## Data shown

------------

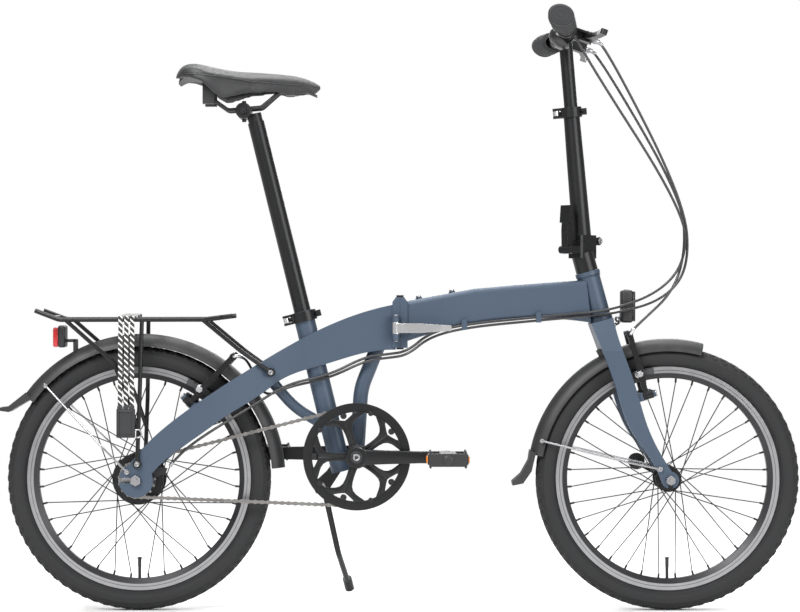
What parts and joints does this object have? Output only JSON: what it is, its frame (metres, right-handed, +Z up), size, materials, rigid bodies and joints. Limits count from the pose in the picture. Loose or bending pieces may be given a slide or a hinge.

------------

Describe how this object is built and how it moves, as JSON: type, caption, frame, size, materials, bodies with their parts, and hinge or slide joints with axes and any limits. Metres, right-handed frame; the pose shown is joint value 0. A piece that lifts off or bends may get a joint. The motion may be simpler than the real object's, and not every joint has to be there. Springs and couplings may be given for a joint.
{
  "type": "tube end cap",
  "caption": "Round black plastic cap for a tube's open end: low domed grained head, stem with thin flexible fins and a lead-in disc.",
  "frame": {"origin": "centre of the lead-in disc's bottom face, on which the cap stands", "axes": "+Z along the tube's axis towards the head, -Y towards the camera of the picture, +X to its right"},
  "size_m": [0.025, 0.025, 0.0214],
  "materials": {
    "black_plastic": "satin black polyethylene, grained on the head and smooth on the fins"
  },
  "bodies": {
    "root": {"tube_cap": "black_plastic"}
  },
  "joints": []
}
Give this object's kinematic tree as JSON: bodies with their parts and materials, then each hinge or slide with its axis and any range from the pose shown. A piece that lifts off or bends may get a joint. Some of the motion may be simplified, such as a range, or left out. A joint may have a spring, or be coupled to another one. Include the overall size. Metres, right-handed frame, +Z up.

------------

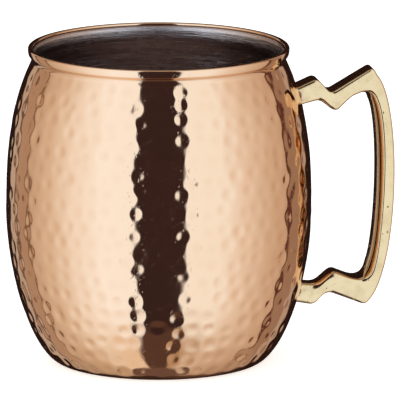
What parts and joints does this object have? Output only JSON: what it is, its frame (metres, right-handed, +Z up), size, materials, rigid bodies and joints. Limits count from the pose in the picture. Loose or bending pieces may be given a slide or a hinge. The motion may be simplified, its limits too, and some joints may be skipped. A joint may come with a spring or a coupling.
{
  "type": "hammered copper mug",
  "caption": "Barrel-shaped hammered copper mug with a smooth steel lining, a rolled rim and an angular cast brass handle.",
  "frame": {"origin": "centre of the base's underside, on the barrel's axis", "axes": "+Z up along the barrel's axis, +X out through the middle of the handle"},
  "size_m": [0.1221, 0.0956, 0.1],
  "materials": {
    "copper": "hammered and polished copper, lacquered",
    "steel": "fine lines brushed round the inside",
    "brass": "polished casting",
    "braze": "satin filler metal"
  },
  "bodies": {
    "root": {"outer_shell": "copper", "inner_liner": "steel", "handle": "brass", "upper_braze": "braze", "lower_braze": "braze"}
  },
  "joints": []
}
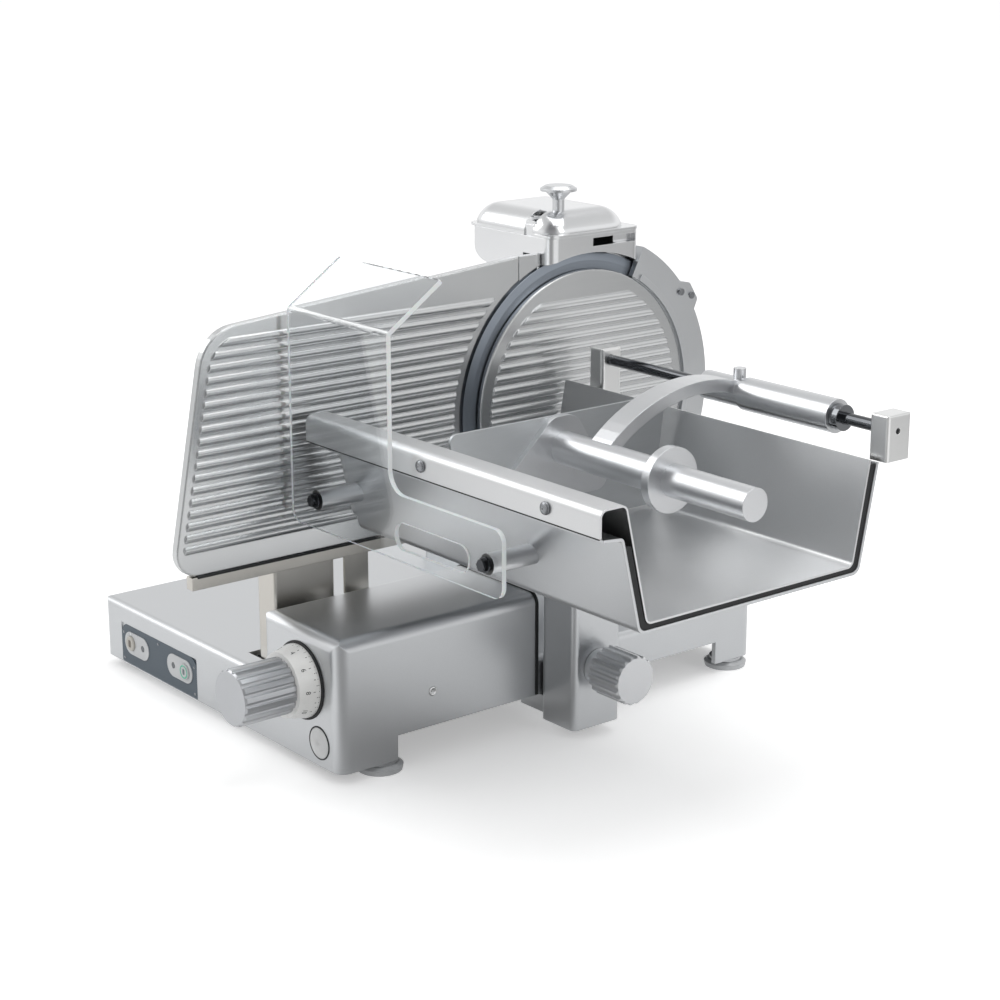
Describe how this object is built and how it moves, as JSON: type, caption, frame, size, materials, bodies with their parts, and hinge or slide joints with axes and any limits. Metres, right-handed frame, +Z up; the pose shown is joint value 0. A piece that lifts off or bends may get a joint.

------------

Which lines hold the string "built"? List them all.

## Reply to the exercise
Describe how this object is built and how it moves, as JSON: type, caption, frame, size, materials, bodies with their parts, and hinge or slide joints with axes and any limits. Metres, right-handed frame; the pose shown is joint value 0. A piece that lifts off or bends may get a joint. The motion may be simpler than the real object's, and not every joint has to be there. Springs and couplings may be given for a joint.
Describe how this object is built and how it moves, as JSON: type, caption, frame, size, materials, bodies with their parts, and hinge or slide joints with axes and any limits. Metres, right-handed frame, +Z up; the pose shown is joint value 0. A piece that lifts off or bends may get a joint.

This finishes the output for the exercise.